(Source data):
::::::

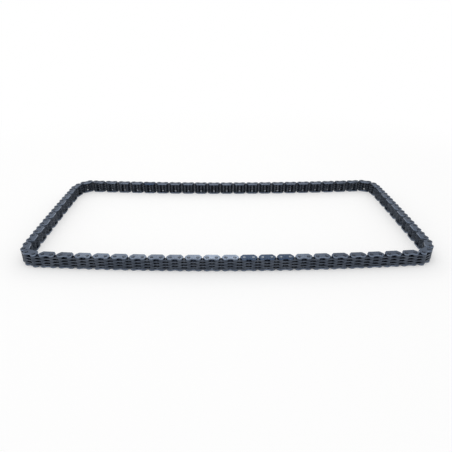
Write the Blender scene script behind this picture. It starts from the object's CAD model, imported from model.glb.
# %% [markdown]
# # A timing chain, plate by plate
# An inverted-tooth chain is a stack of stamped steel plates on shouldered pins. Here every plate and
# pin is set in place by one Geometry Nodes tree that reads a list of spots along the loop. The packed
# CAD model is the frame: it gives the bodies that move and the box that the looks have to stay in.

# %% Load the frame
import bpy
import bmesh
import math
from mathutils import Matrix, Vector


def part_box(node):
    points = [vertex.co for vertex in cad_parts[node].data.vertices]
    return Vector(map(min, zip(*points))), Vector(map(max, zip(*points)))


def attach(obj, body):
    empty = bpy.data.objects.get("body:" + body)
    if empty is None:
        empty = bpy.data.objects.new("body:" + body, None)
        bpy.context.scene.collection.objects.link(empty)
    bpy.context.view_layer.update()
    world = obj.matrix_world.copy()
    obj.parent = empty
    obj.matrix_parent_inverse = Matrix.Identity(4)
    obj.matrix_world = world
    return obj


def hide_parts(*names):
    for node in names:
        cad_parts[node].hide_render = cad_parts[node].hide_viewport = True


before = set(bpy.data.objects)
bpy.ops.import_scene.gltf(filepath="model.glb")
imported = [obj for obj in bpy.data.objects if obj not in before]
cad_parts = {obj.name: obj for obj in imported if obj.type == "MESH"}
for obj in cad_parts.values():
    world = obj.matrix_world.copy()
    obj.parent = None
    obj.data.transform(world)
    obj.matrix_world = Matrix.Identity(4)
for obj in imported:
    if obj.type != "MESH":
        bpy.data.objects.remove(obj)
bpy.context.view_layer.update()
MM = 0.001

# %% [markdown]
# ## The line of the loop
# The chain is laid link by link. Each link turns to its own heading and ends one pitch further on, so
# one list of headings fixes the place of all the pins. The long runs bow a little, the same way in
# the world, and opposite corners are alike, which is why the last link meets the first pin again.
# A curve could carry the links too, but a chain bends only at its pins, and headings say just that.

# %% Lay out the links
PITCH = 9.525 * MM
WING, MIDDLE, SIDE_A, SIDE_B = 15, 13, 9, 8
RUN_BOW, SIDE_BOW = 5.0, 1.0
TIGHT_CORNER = (34, 56, 72)
WIDE_CORNER = (10, 38, 68)
STRETCHES = [
    ("front_left_run", WING), ("front_middle_run", MIDDLE), ("front_right_run", WING),
    *[(f"front_right_link_{k}", 1) for k in (1, 2, 3)],
    ("right_run_front", SIDE_A), ("right_run_back", SIDE_B),
    *[(f"back_right_link_{k}", 1) for k in (1, 2, 3)],
    ("back_right_run", WING), ("back_middle_run", MIDDLE), ("back_left_run", WING),
    *[(f"back_left_link_{k}", 1) for k in (1, 2, 3)],
    ("left_run_back", SIDE_A), ("left_run_front", SIDE_B),
    *[(f"front_left_link_{k}", 1) for k in (1, 2, 3)],
]


def bowed(count, bow, base):
    """Headings in degrees that turn evenly from base - bow to base + bow."""
    return [base + bow * (2 * i / (count - 1) - 1) for i in range(count)]


def loop_headings():
    run, side = 2 * WING + MIDDLE, SIDE_A + SIDE_B
    degrees = []
    for base, bow in ((0, RUN_BOW), (180, -RUN_BOW)):
        degrees += bowed(run, bow, base) + [base + turn for turn in TIGHT_CORNER]
        degrees += bowed(side, SIDE_BOW, base + 90) + [base + 90 + turn for turn in WIDE_CORNER]
    return [math.radians(d) for d in degrees]


def walk(headings):
    place, places = Vector((0, 0)), []
    for heading in headings:
        places.append(place.copy())
        place += PITCH * Vector((math.cos(heading), math.sin(heading)))
    print(f"{len(headings)} links; the loop closes to {place.length / MM:.6f} mm")
    return places


HEADINGS = loop_headings()
PIN_PLACES = walk(HEADINGS)

# %% [markdown]
# The CAD part stands centred on its box, while the list starts at its own first pin. The box round one
# body's pins tells how far the whole list has to be moved. The pins of the other bodies then show that
# it fits.

# %% Fit the loop to the frame
HEAD_RADIUS = 1.8 * MM


def stretch_links(name):
    """Numbers of the links in one stretch, and so in one body."""
    first = 0
    for stretch, count in STRETCHES:
        if stretch == name:
            return range(first, first + count)
        first += count


def is_guide_link(link):
    return link % 2 == 1


def pins_of(link):
    return [PIN_PLACES[link], PIN_PLACES[(link + 1) % len(PIN_PLACES)]]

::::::

(Task description): Extract the complete data, matching each line exactly.

(Solution for this task):
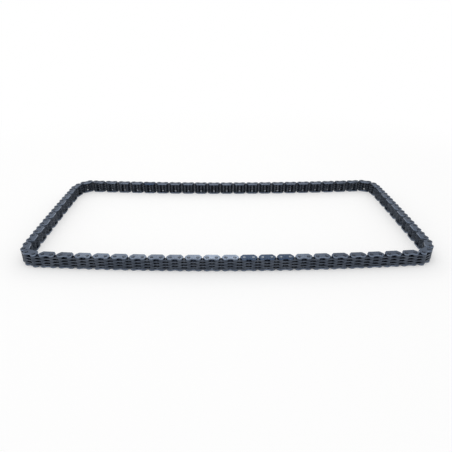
Write the Blender scene script behind this picture. It starts from the object's CAD model, imported from model.glb.
# %% [markdown]
# # A timing chain, plate by plate
# An inverted-tooth chain is a stack of stamped steel plates on shouldered pins. Here every plate and
# pin is set in place by one Geometry Nodes tree that reads a list of spots along the loop. The packed
# CAD model is the frame: it gives the bodies that move and the box that the looks have to stay in.

# %% Load the frame
import bpy
import bmesh
import math
from mathutils import Matrix, Vector


def part_box(node):
    points = [vertex.co for vertex in cad_parts[node].data.vertices]
    return Vector(map(min, zip(*points))), Vector(map(max, zip(*points)))


def attach(obj, body):
    empty = bpy.data.objects.get("body:" + body)
    if empty is None:
        empty = bpy.data.objects.new("body:" + body, None)
        bpy.context.scene.collection.objects.link(empty)
    bpy.context.view_layer.update()
    world = obj.matrix_world.copy()
    obj.parent = empty
    obj.matrix_parent_inverse = Matrix.Identity(4)
    obj.matrix_world = world
    return obj


def hide_parts(*names):
    for node in names:
        cad_parts[node].hide_render = cad_parts[node].hide_viewport = True


before = set(bpy.data.objects)
bpy.ops.import_scene.gltf(filepath="model.glb")
imported = [obj for obj in bpy.data.objects if obj not in before]
cad_parts = {obj.name: obj for obj in imported if obj.type == "MESH"}
for obj in cad_parts.values():
    world = obj.matrix_world.copy()
    obj.parent = None
    obj.data.transform(world)
    obj.matrix_world = Matrix.Identity(4)
for obj in imported:
    if obj.type != "MESH":
        bpy.data.objects.remove(obj)
bpy.context.view_layer.update()
MM = 0.001

# %% [markdown]
# ## The line of the loop
# The chain is laid link by link. Each link turns to its own heading and ends one pitch further on, so
# one list of headings fixes the place of all the pins. The long runs bow a little, the same way in
# the world, and opposite corners are alike, which is why the last link meets the first pin again.
# A curve could carry the links too, but a chain bends only at its pins, and headings say just that.

# %% Lay out the links
PITCH = 9.525 * MM
WING, MIDDLE, SIDE_A, SIDE_B = 15, 13, 9, 8
RUN_BOW, SIDE_BOW = 5.0, 1.0
TIGHT_CORNER = (34, 56, 72)
WIDE_CORNER = (10, 38, 68)
STRETCHES = [
    ("front_left_run", WING), ("front_middle_run", MIDDLE), ("front_right_run", WING),
    *[(f"front_right_link_{k}", 1) for k in (1, 2, 3)],
    ("right_run_front", SIDE_A), ("right_run_back", SIDE_B),
    *[(f"back_right_link_{k}", 1) for k in (1, 2, 3)],
    ("back_right_run", WING), ("back_middle_run", MIDDLE), ("back_left_run", WING),
    *[(f"back_left_link_{k}", 1) for k in (1, 2, 3)],
    ("left_run_back", SIDE_A), ("left_run_front", SIDE_B),
    *[(f"front_left_link_{k}", 1) for k in (1, 2, 3)],
]


def bowed(count, bow, base):
    """Headings in degrees that turn evenly from base - bow to base + bow."""
    return [base + bow * (2 * i / (count - 1) - 1) for i in range(count)]


def loop_headings():
    run, side = 2 * WING + MIDDLE, SIDE_A + SIDE_B
    degrees = []
    for base, bow in ((0, RUN_BOW), (180, -RUN_BOW)):
        degrees += bowed(run, bow, base) + [base + turn for turn in TIGHT_CORNER]
        degrees += bowed(side, SIDE_BOW, base + 90) + [base + 90 + turn for turn in WIDE_CORNER]
    return [math.radians(d) for d in degrees]


def walk(headings):
    place, places = Vector((0, 0)), []
    for heading in headings:
        places.append(place.copy())
        place += PITCH * Vector((math.cos(heading), math.sin(heading)))
    print(f"{len(headings)} links; the loop closes to {place.length / MM:.6f} mm")
    return places


HEADINGS = loop_headings()
PIN_PLACES = walk(HEADINGS)

# %% [markdown]
# The CAD part stands centred on its box, while the list starts at its own first pin. The box round one
# body's pins tells how far the whole list has to be moved. The pins of the other bodies then show that
# it fits.

# %% Fit the loop to the frame
HEAD_RADIUS = 1.8 * MM


def stretch_links(name):
    """Numbers of the links in one stretch, and so in one body."""
    first = 0
    for stretch, count in STRETCHES:
        if stretch == name:
            return range(first, first + count)
        first += count


def is_guide_link(link):
    return link % 2 == 1


def pins_of(link):
    return [PIN_PLACES[link], PIN_PLACES[(link + 1) % len(PIN_PLACES)]]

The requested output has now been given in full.